According to new research by a team from University College, London, the happier someone is, the longer they will live.
Researchers studied 3,800 people from ages 52 to 79 and found that those who had the highest rating of happiness were significantly less likely to die in the following five years.
The team took impact of age, disease and lifestyle factors into account and still found that the happiest group had a 35 percent lower risk of death than the least happy.
“The happiness could be a marker of some other aspect of people’s lives which is particularly important for health,” Professor Andrew Steptoe, who led the study, said in a statement. “For example, happiness is quite strongly linked to good social relationships, and maybe it is things like that that are accounting for the link between happiness and health.”
The team said their study took into account people’s moods at four points on a particular day.
They said this reduced the risk that people’s memories of how happy they had been would differ from reality and confound with the results, according to The Telegraph.
Happiness was measured by participants answering questions about themselves in several categories on a scale from one to five.
Positive affect was taken as a combination of people’s self-reported scores for happiness, excitement and contentment.
“On a five point scale you could feel four points happy and two points worried at the same time.
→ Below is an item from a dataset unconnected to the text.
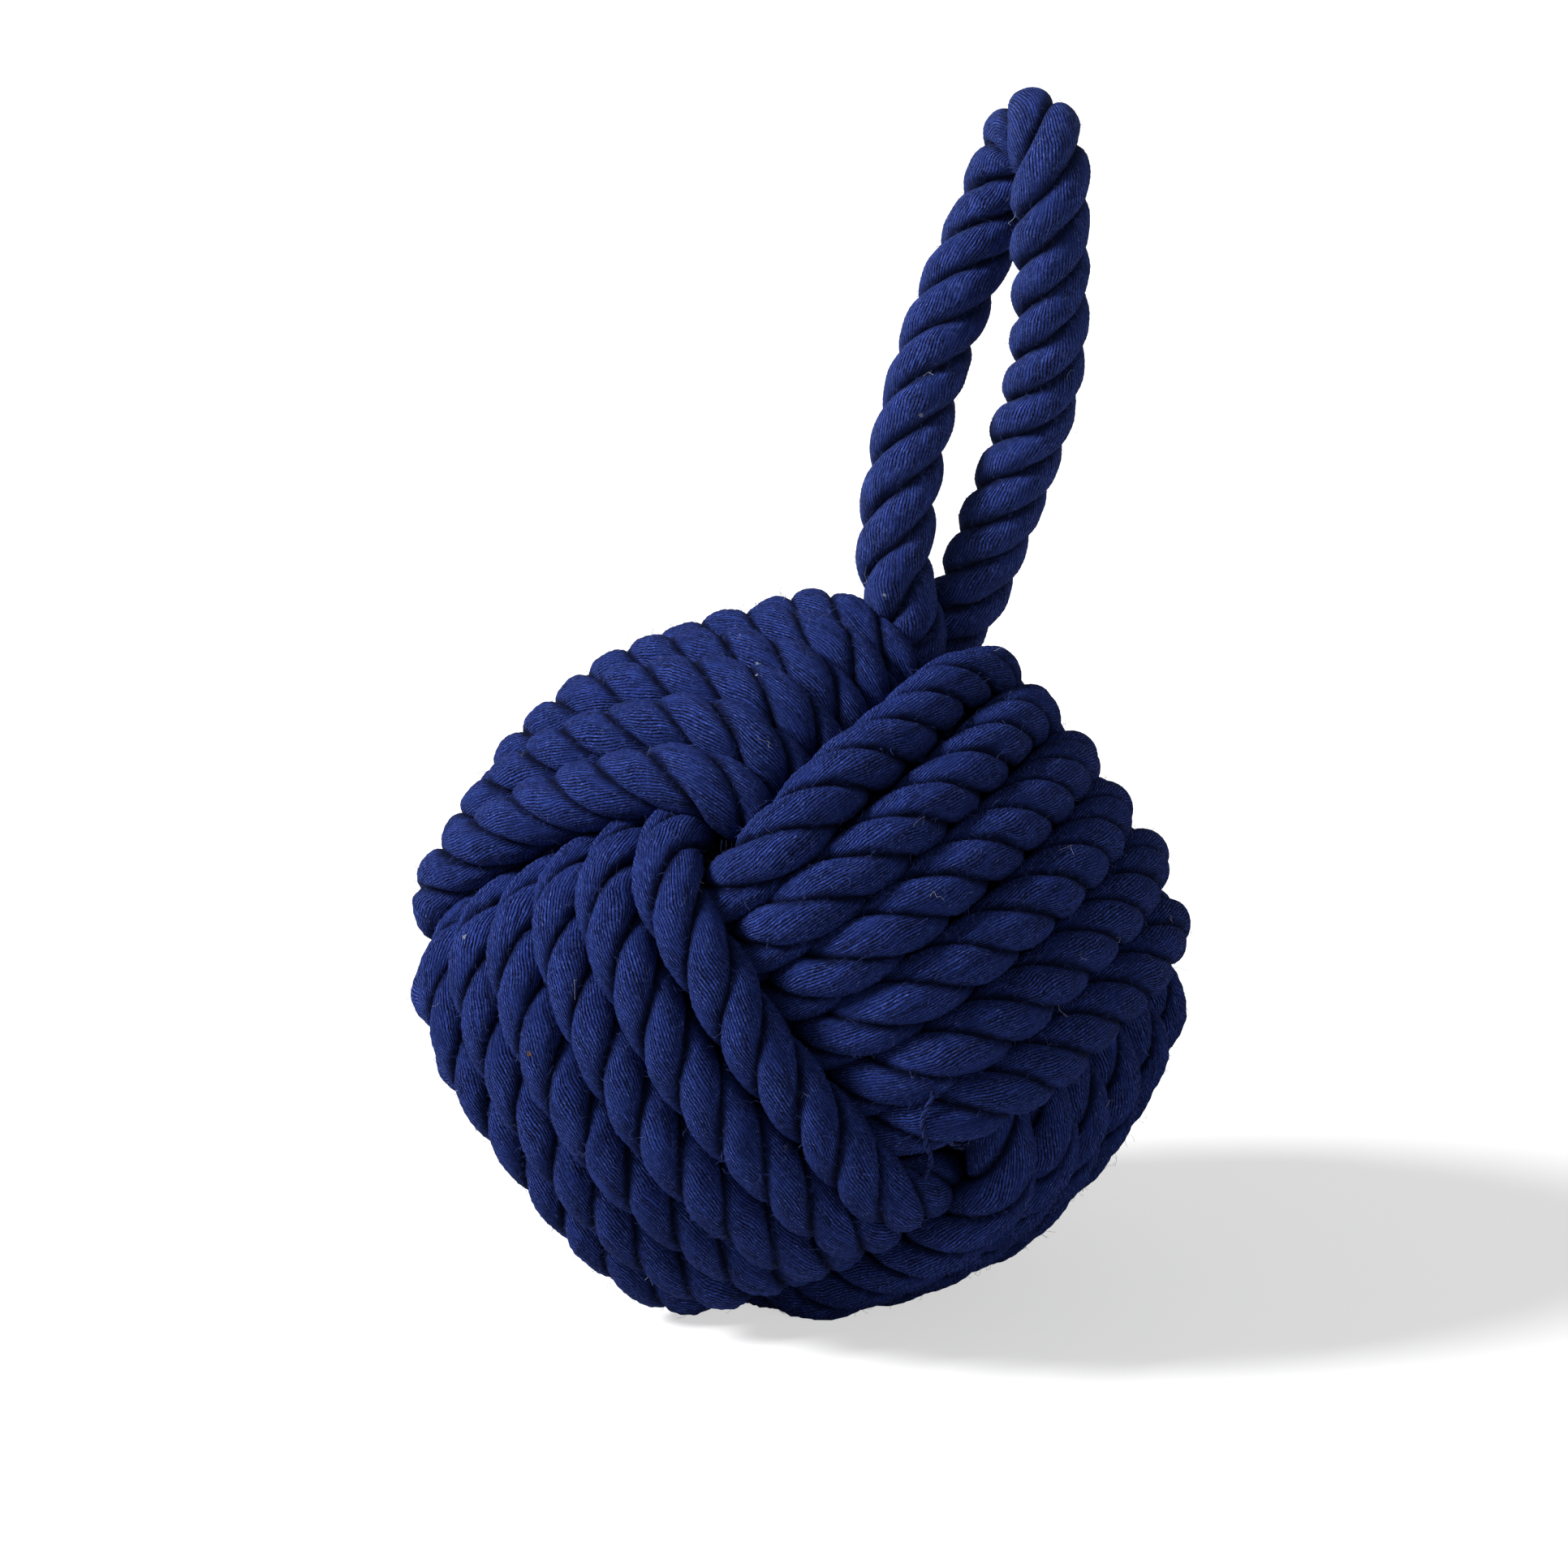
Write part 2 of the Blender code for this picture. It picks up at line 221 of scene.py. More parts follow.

It is not a single dimension you are looking at, it is much more complicated than that,” Steptoe said in a statement.
The researchers said that five years on from their assessment, just 3.6 percent of the happiest participants had died.
About 4.6 percent of those who were averagely happy, and 7.3 percent of the group with the lowest positive affect had died during the same time.
The researchers found after accounting for other medical factors that the happiest people were more than a third less likely to die.
The research was published in the Proceedings of the National Academy of Sciences.